I know how the EQ works and still think it may help, if in general bad CD's sound bright or thin or whatever then having the EQ may help more on some then others but still may help, then hit the bypass button when it isnt needed. The cost of the EQ makes it almost a non-risk and it may even get used to fix the reponse in general.
All I can say is GOOD LUCK, I had to go thru digital hell, with over 50 players, but, my final player, actually does EXACTLY what you all desire. My player is unbelievable in playing poorly recorded cd's, and even more amazing on audiophile, all ya gotta do is add a zero to the price, and you can have it all.

Best of luck in your digital part of this journey, cause, HAPPILY I am done with mine.
Cary offers variable sampling rate players, controlled via the remote so you can chose parameters from the listening chair. I'm thinking that Wadia also offers this feature?

Spectral used to demo a player at the CES which had front panel switch selectable filtering & sampling modes.

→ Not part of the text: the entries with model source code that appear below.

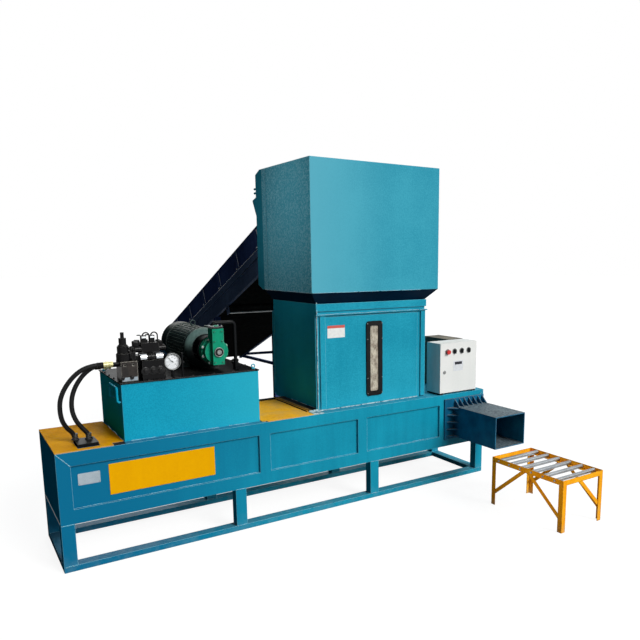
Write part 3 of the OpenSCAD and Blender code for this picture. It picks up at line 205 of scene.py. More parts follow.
def enamel(name, body, shade, bare=(168, 170, 166), dusty=(176, 168, 150), mottle=0.3, dust=0.25, wear=0.5,
           gloss=(0.32, 0.16), coat=0.2, left_coat_shade=1.0, grain=0.4, soil=0.0, runs=0.35, edge=0.006, spot=58,
           painted_light_ramp=None, dimple_glint=0.0):
    """Sprayed paint on steel: body to shade by cloud, runs and mottle, bare on chipped edges, where a pale tone
    is also a painted edge highlight, dusty on top.

    gloss: roughness, and what the cloud adds. coat: a clear coat, taken off the faces that look left as painted
    shade that darkens that side.
    soil: dust near the floor. edge: the edges' rounding, in metres. spot: the mottle's scale.
    Then a tone, the places from and to which it comes in, in metres, and their axis: painted light and shade,
    ramped across the part.
    Last, how pale the dimples of hammered paint are on the faces that look left: a painted glint, which the
    painted light ramp then leaves alone.
    """
    f = Finish(name, Specular_IOR_Level=0.0, Coat_Roughness=gloss[0])
    cloud = f.noise(1.9, 3)
    run = f.noise(16, 3, 0.6, (1, 1, 0.06))
    mott = f.noise(spot, 2, 0.6)
    # faces that look left, where the coat is taken off as painted shade
    left = f.soft(f.axis(0, "Normal"), -0.3, -0.8)
    fine = f.noise(430, 2)
    whole = CLOUD_SHARE + runs + mottle
    tone = f.soft(cloud * CLOUD_SHARE + run * runs + mott * mottle, 0.36 * whole, 0.64 * whole)
    colour = f.blend(tone, rgb(*body), rgb(*shade))
    # painted light and shade: a tone ramped in along one axis
    if painted_light_ramp:
        ramp_share = f.soft(f.axis(painted_light_ramp[3]), painted_light_ramp[1], painted_light_ramp[2])
        colour = f.blend(ramp_share * (1 - left) if dimple_glint else ramp_share, colour, rgb(*painted_light_ramp[0]))
    # painted glint: dimples made pale on the faces that look left
    if dimple_glint:
        dimples = f.soft(f.noise(88, 2, 0.6), 0.46, 0.58)
        colour = f.blend(left * dimples * dimple_glint, colour, rgb(*GLINT_TONE))
    chips = f.chips(edge, 34, 0.33, 0.50, 0.72, wear)
    # worn edges; a pale bare tone here is also a painted edge highlight
    colour = f.blend(chips, colour, rgb(*bare))
    lie = f.soft(f.axis(2, "Normal"), 0.55, 0.95) * f.soft(f.noise(7, 4, 0.6), 0.30, 0.72) * dust
    if soil:
        lie = lie + f.soft(f.axis(2), 0.16, 0.0) * f.soft(f.noise(18, 3, 0.6), 0.35, 0.7) * soil
    colour = f.blend(lie, colour, rgb(*dusty))
    # the clear coat is taken off the faces that look left: painted shade
    return f.done(colour, cloud * gloss[1] + lie * 0.3 + chips * 0.2 + gloss[0],
                  mott * grain + fine * 0.22 + run * 0.15, 0.0011, 0.35,
                  Coat_Weight=(1 - left * left_coat_shade) * (1 - lie) * coat)


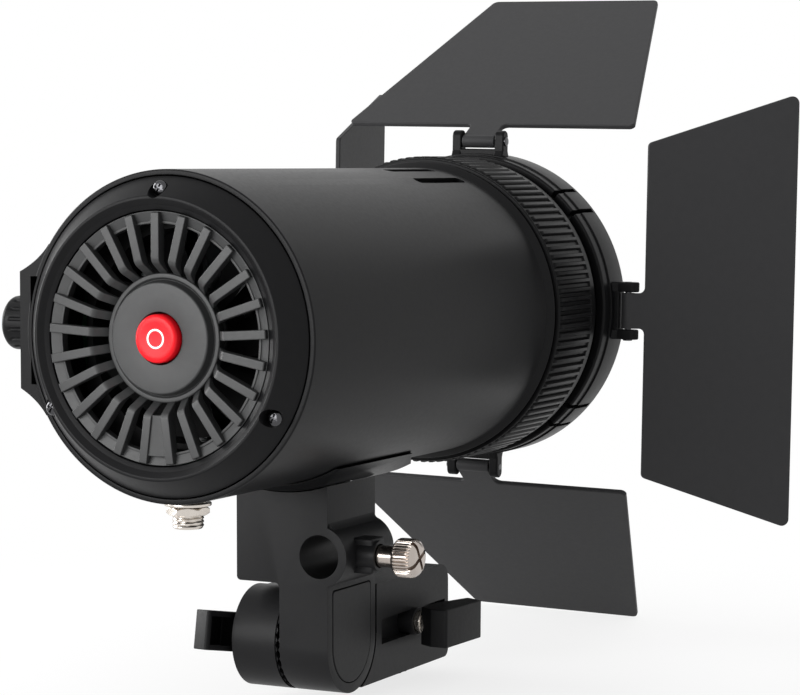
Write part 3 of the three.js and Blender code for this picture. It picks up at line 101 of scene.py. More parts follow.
# Head: tube, bezel and rings, as radii, lengths and places along the light axis. The focus ring's lands rise over
# the run-out's length, and the leaves' ring is rolled by a degree.
barrel_radius = 44
barrel_bore = 42.5
barrel_length = 146.4
flange_radius = 46.4
flange_end = 148.4
gap = 0.3
tilt_place = np.array([75.4, -91.0])
tilt_radius = 14.65
ring_bore = 45.3
run_out = 1.2
ring_roll = 1.0
hinge_radius = 52.5
hinge_y = 190.7
ear_half = 9.05

# Places on the barrel's wall: power inlet along y, and the knob and its button as (y, z).
jack_y = 10
knob_centre = (15, 1.7)
button_centre = (76, 1.7)

# Radii of clearance holes: for the 6 mm screws and the knob's stub, and for the inlet's thread.
screw_hole = 3.3
inlet_hole = 4.7


# ---- Outlines and solids


def rounded(corners, steps=ARC_STEPS):
    """A closed outline through corners (a, b, radius). Each corner is the arc that touches both of its sides:
    its centre lies on the bisector, radius / sin(half the corner's angle) from the corner."""
    table = np.array([(*corner, 0)[:3] for corner in corners], float)
    here, radius = table[:, :2], table[:, 2:]
    before = np.roll(here, 1, 0) - here
    after = np.roll(here, -1, 0) - here
    before /= np.linalg.norm(before, axis=1, keepdims=True)
    after /= np.linalg.norm(after, axis=1, keepdims=True)
    half = np.arccos(np.clip((before * after).sum(1, keepdims=True), -1, 1)) / 2
    bisector = before + after
    length = np.linalg.norm(bisector, axis=1, keepdims=True)
    bisector = np.divide(bisector, length, out=np.zeros_like(bisector), where=length > 1e-9)
    centre = here + bisector * radius / np.sin(half)
    start = here + before * radius / np.tan(half) - centre
    end = here + after * radius / np.tan(half) - centre
    first = np.arctan2(start[:, 1], start[:, 0])[:, None]
    turn = np.arctan2(end[:, 1], end[:, 0])[:, None] - first
    turn = (turn + np.pi) % (2 * np.pi) - np.pi
    angle = first + turn * np.linspace(0, 1, steps + 1)
    arcs = centre[:, None] + radius[:, None] * compass(angle)
    points = np.where(radius[:, None] > 0, arcs, here[:, None]).reshape(-1, 2)
    keep = np.linalg.norm(points - np.roll(points, 1, 0), axis=1) > 1e-6
    return points[keep]


def curve(start, middle, end):
    """Quadratic curve: at t it is (1 - t)^2 start + 2 t (1 - t) middle + t^2 end."""
    t = np.linspace(0, 1, CURVE_STEPS)[:, None]
    return (1 - t) ** 2 * np.array(start) + 2 * t * (1 - t) * np.array(middle) + t**2 * np.array(end)


def compass(angle):
    """Points one millimetre from the centre, at angles from the first axis towards the second."""
    return np.stack([np.cos(angle), np.sin(angle)], -1)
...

If you want to gloss over some of the gory details on lesser-quality recordings, you can easily build filtering into any preamp that has a tape loop. I use selected interconnect cables as filters, simply connecting the tape output jacks back into the tape input jacks, then switch in the tape loop to filter the signal according to the cable's characteristics. For example, a lower-end Cardas interconnect provides a smoother somewhat rolled-off less resolving effect. You can chose cables to whatever sonic effect you desire. If you have two tape loops available then you have even greater flexibility.